Write out the complete material exactly as it stands.

*Supplied material*
-=-=-

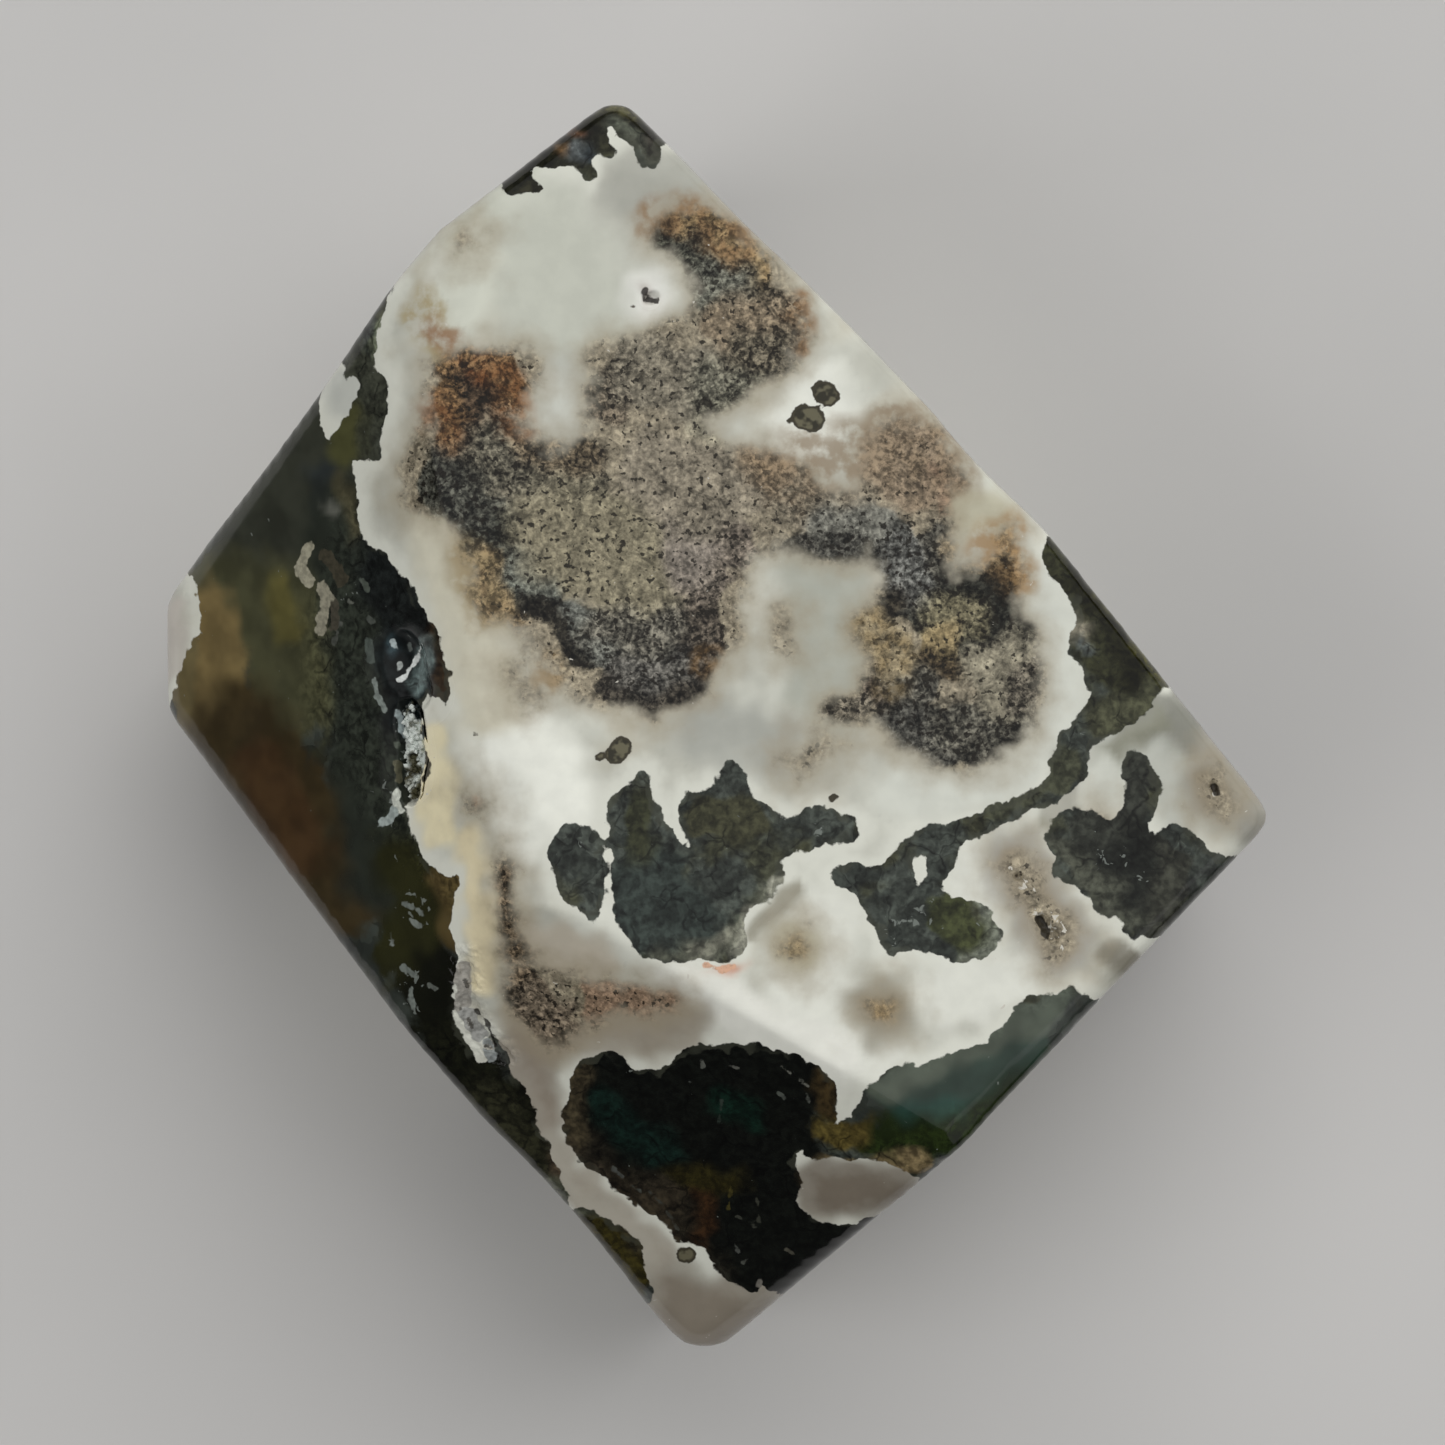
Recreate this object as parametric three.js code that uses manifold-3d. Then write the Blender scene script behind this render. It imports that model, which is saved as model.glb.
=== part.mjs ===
// A polished moss agate freeform: one stone with flat ground faces and softened edges, a small
// natural hollow in it, and the crust of quartz crystals that grew in that hollow. Millimetres,
// +Z up. The stone lies on its flat base, and the origin is the middle of its box, on the base.

import * as THREE from 'three';
import { ConvexGeometry } from 'three/addons/geometries/ConvexGeometry.js';
import { mergeVertices } from 'three/addons/utils/BufferGeometryUtils.js';
import Module from 'manifold-3d';

// The polished faces on top, in millimetres and degrees. Azimuth turns from +X towards +Y, tilt
// is how far a face leans away from level, and each face passes through one point of the top.
const TOP_HEIGHT = 28.9;
const TOP_FACE = { azimuth: 40, tilt: 5 };
const LEFT_FACE = { azimuth: 188, tilt: 40, at: [-12.8, 7] };
const FRONT_FACE = { azimuth: 242, tilt: 32, at: [-5.6, -10.5] };
const EDGE_BEVEL = { azimuth: -36, tilt: 28, at: [21.8, -12.4] };
const SHOULDER_RADIUS = 9;
const SHOULDER_STEPS = 4;

// The rim seen from above, corner by corner and anticlockwise. Round is how much a corner is
// softened, and the wall that starts at it stands leanIn further in at the base.
const RIM = [
  { corner: 'top tip', x: -4.9, y: 35.3, round: 1.5, leanIn: 3.0 },
  { corner: 'upper left bend', x: -14.4, y: 27.9, round: 1.6, leanIn: 1.8 },
  { corner: 'left corner, upper', x: -30.9, y: 7.8, round: 2.0, leanIn: 0.8 },
  { corner: 'left corner, lower', x: -30.9, y: 1.3, round: 2.0, leanIn: 0.4 },
  { corner: 'bottom tip', x: -0.3, y: -35.9, round: 2.4, leanIn: 1.2 },
  { corner: 'right tip', x: 31.2, y: -4.5, round: 1.3, leanIn: 3.2 },
  { corner: 'right bend', x: 18.8, y: 11.1, round: 1.2, leanIn: 2.8 },
  { corner: 'upper right bend', x: 9.1, y: 21.3, round: 1.2, leanIn: 2.6 },
];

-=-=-

*Task solution*
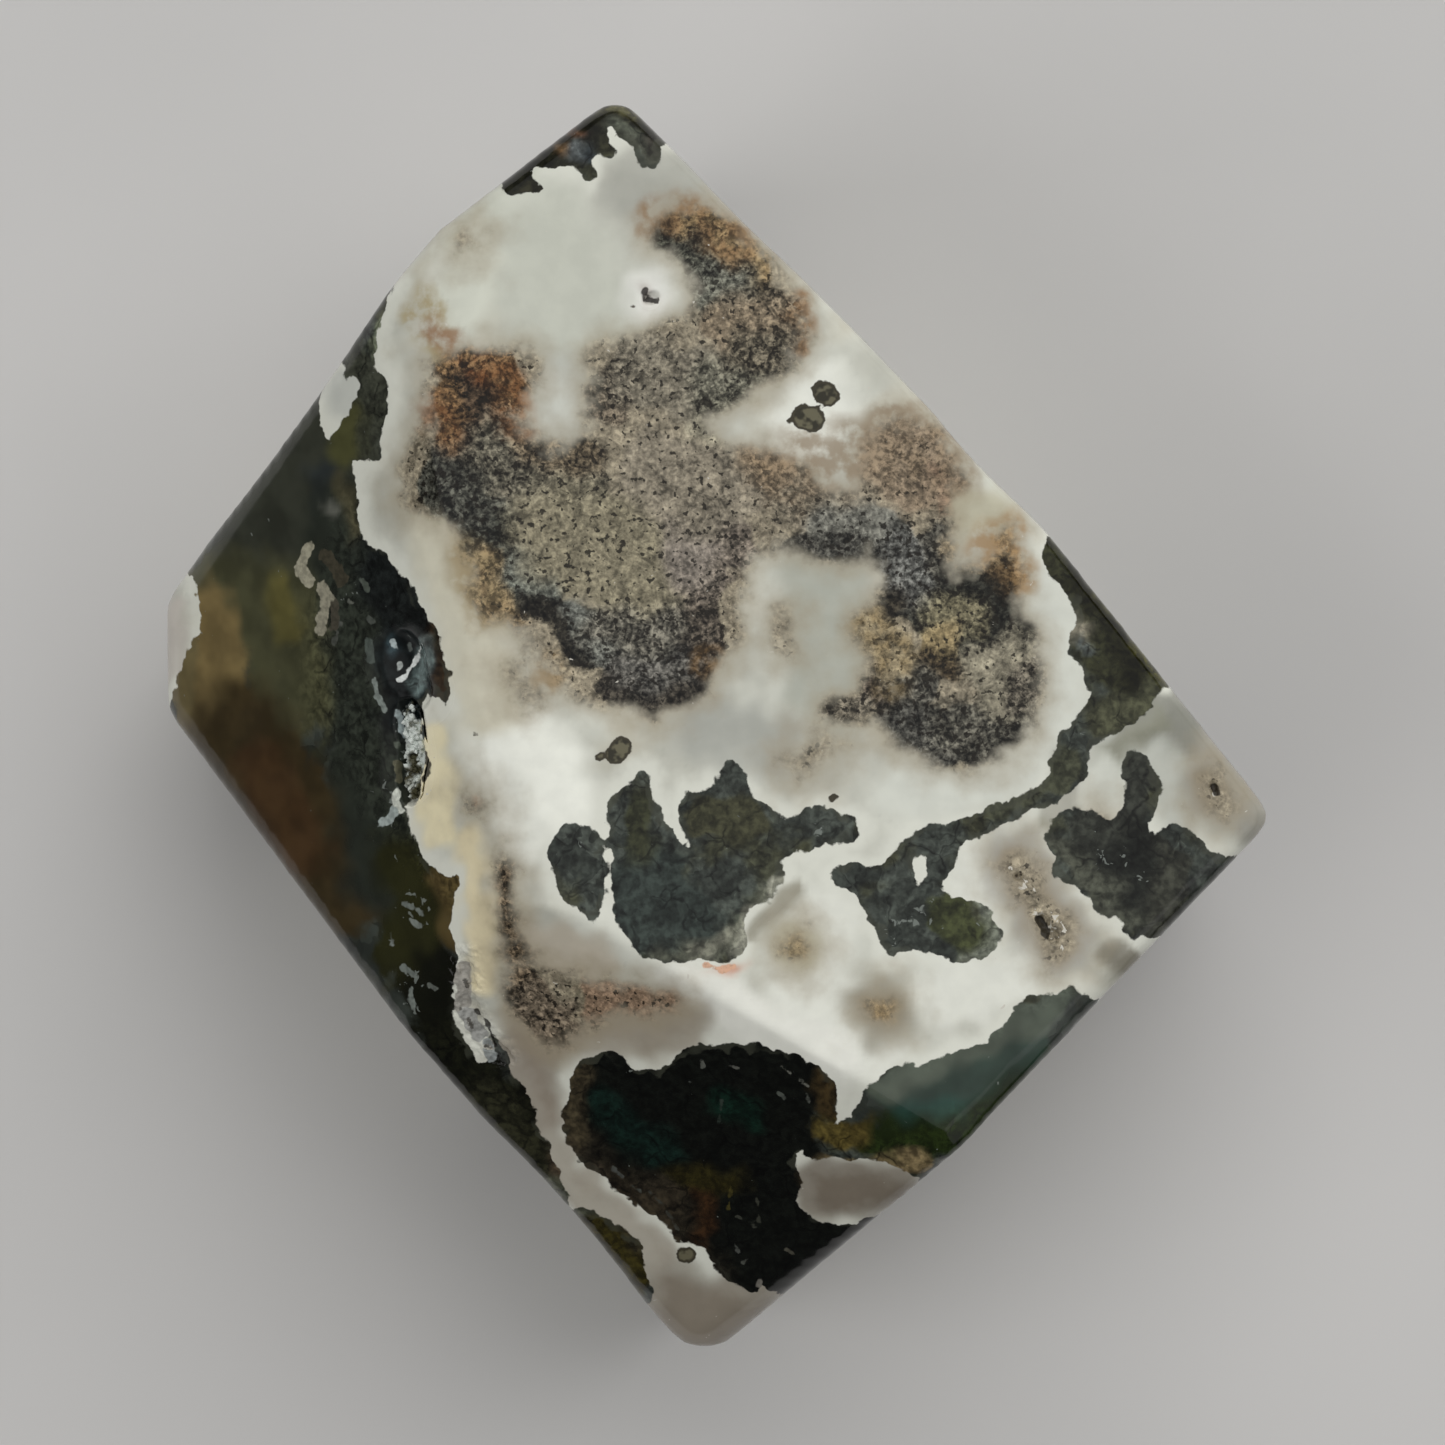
Recreate this object as parametric three.js code that uses manifold-3d. Then write the Blender scene script behind this render. It imports that model, which is saved as model.glb.
=== part.mjs ===
// A polished moss agate freeform: one stone with flat ground faces and softened edges, a small
// natural hollow in it, and the crust of quartz crystals that grew in that hollow. Millimetres,
// +Z up. The stone lies on its flat base, and the origin is the middle of its box, on the base.

import * as THREE from 'three';
import { ConvexGeometry } from 'three/addons/geometries/ConvexGeometry.js';
import { mergeVertices } from 'three/addons/utils/BufferGeometryUtils.js';
import Module from 'manifold-3d';

// The polished faces on top, in millimetres and degrees. Azimuth turns from +X towards +Y, tilt
// is how far a face leans away from level, and each face passes through one point of the top.
const TOP_HEIGHT = 28.9;
const TOP_FACE = { azimuth: 40, tilt: 5 };
const LEFT_FACE = { azimuth: 188, tilt: 40, at: [-12.8, 7] };
const FRONT_FACE = { azimuth: 242, tilt: 32, at: [-5.6, -10.5] };
const EDGE_BEVEL = { azimuth: -36, tilt: 28, at: [21.8, -12.4] };
const SHOULDER_RADIUS = 9;
const SHOULDER_STEPS = 4;

// The rim seen from above, corner by corner and anticlockwise. Round is how much a corner is
// softened, and the wall that starts at it stands leanIn further in at the base.
const RIM = [
  { corner: 'top tip', x: -4.9, y: 35.3, round: 1.5, leanIn: 3.0 },
  { corner: 'upper left bend', x: -14.4, y: 27.9, round: 1.6, leanIn: 1.8 },
  { corner: 'left corner, upper', x: -30.9, y: 7.8, round: 2.0, leanIn: 0.8 },
  { corner: 'left corner, lower', x: -30.9, y: 1.3, round: 2.0, leanIn: 0.4 },
  { corner: 'bottom tip', x: -0.3, y: -35.9, round: 2.4, leanIn: 1.2 },
  { corner: 'right tip', x: 31.2, y: -4.5, round: 1.3, leanIn: 3.2 },
  { corner: 'right bend', x: 18.8, y: 11.1, round: 1.2, leanIn: 2.8 },
  { corner: 'upper right bend', x: 9.1, y: 21.3, round: 1.2, leanIn: 2.6 },
];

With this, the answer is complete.